The CJI Chandrachud led constitutional bench presented civil union as an option for same-sex couples that haven’t been granted social, religious, and legal acceptance. But granting them the right to civil union would be just part justice. Dr Singhavi expressed the importance of marriage equality on the second day of the hearing as, “many couples want stability and permanence of sharing a home, with or without children.“
The modern idea of marriage
Marriage in the last few decades has changed drastically, from colours to rituals to the idea of bearing children. The resistance to accepting the idea of marriage equality comes from the deep-seated ideology that marriage is an association of a heterosexual man and woman. Socially, the couple commands respect and can move in circles being labelled as a spouse. They are expected to bear children to take the family name forward.
The contemporary idea of marriage has not only moved away from the set gender roles but also the idea of bearing children. The Supreme Court hearing also noted that the idea of having children in traditional marriages has taken a back seat. Do we consider heterosexual married couples not bearing children illegal or improper?
The LGBTQIA+ community is only seeking their place in the social institution that legally and religiously forgot to mention them. The convenience of this patriarchal institution must be questioned and the boundaries must be made more fluid to include everyone.
The legal battle
The idea of marriage is not only an intangible collection of social acceptance, but a tangible agglomeration of legality and security. The ability to open joint bank accounts, jointly buy or rent a property, jointly buy and share financial assets, be recognised as a relative under the Income Tax Act, access a spouse’s health and life insurance, and inherit a spouse’s assets if one partner dies.

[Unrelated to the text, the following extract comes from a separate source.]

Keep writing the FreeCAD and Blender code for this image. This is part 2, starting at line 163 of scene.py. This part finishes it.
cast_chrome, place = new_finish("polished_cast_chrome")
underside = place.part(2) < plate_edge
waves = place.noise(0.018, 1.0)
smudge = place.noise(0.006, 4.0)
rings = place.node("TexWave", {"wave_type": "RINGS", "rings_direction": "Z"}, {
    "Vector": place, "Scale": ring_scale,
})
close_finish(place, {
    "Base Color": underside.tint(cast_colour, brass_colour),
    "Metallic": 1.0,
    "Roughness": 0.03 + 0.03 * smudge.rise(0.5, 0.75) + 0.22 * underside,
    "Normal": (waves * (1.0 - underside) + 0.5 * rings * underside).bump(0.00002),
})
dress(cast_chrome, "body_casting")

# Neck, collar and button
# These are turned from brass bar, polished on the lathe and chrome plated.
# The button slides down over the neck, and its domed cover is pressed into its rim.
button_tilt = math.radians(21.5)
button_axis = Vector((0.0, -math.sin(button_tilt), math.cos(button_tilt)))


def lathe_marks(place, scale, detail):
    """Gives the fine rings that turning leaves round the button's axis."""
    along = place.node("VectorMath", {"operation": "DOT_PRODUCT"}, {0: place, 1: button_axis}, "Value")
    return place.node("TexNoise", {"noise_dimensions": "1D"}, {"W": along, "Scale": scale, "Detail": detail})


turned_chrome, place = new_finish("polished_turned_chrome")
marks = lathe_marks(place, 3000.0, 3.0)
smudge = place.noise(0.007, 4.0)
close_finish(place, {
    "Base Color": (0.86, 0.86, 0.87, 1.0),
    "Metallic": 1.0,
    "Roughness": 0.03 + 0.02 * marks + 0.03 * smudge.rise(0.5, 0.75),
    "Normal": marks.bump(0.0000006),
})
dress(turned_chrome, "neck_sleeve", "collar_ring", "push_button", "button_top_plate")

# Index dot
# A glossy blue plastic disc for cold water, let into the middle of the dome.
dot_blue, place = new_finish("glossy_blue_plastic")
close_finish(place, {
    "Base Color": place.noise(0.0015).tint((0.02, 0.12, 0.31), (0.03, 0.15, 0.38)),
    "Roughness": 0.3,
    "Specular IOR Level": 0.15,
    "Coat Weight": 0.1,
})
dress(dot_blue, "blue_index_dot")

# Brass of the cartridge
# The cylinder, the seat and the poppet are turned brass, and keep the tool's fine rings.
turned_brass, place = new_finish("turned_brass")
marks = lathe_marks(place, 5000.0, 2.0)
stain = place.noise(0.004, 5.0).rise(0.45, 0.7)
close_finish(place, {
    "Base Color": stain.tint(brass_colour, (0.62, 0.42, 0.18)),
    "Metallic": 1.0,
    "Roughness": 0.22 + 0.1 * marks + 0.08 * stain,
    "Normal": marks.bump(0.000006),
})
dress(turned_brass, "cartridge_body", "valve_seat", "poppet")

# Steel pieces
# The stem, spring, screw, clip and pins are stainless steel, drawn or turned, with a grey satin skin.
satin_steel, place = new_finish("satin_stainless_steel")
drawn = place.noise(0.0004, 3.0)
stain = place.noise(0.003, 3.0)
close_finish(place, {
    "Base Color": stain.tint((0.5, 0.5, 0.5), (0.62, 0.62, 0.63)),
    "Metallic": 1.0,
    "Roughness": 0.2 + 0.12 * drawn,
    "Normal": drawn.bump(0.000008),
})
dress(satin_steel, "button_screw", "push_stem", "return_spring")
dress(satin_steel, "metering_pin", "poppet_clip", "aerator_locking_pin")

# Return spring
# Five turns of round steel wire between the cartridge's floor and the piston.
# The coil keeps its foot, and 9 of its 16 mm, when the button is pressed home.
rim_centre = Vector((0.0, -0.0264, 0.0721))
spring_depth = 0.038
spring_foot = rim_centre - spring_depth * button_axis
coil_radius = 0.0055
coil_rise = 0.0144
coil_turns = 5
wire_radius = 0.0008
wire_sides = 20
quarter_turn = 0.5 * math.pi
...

These are the perks that heterosexual couples take for granted, but same-sex couples have to strive to accomplish. In their fight for justice, many old and rotten notions were questioned and many ideas were brought to the fore.
Of gender and beyond
The CJI’s statements made clear that tomorrow cannot be built on yesterday’s idea of justice and gender. Society and law need to constantly evolve to be able to accommodate each other. Any citizen’s discrimination based on a natural choice is a society’s denial of justice.
The subject of gender needs to be re-assessed. By legalising homosexuality, India proved that its purview of justice is at par with the needs of its citizens. The insistence on granting marriage equality and the need to re-look at the stale gender boundaries is how we would want to proceed as a nation that is progressing at its soul.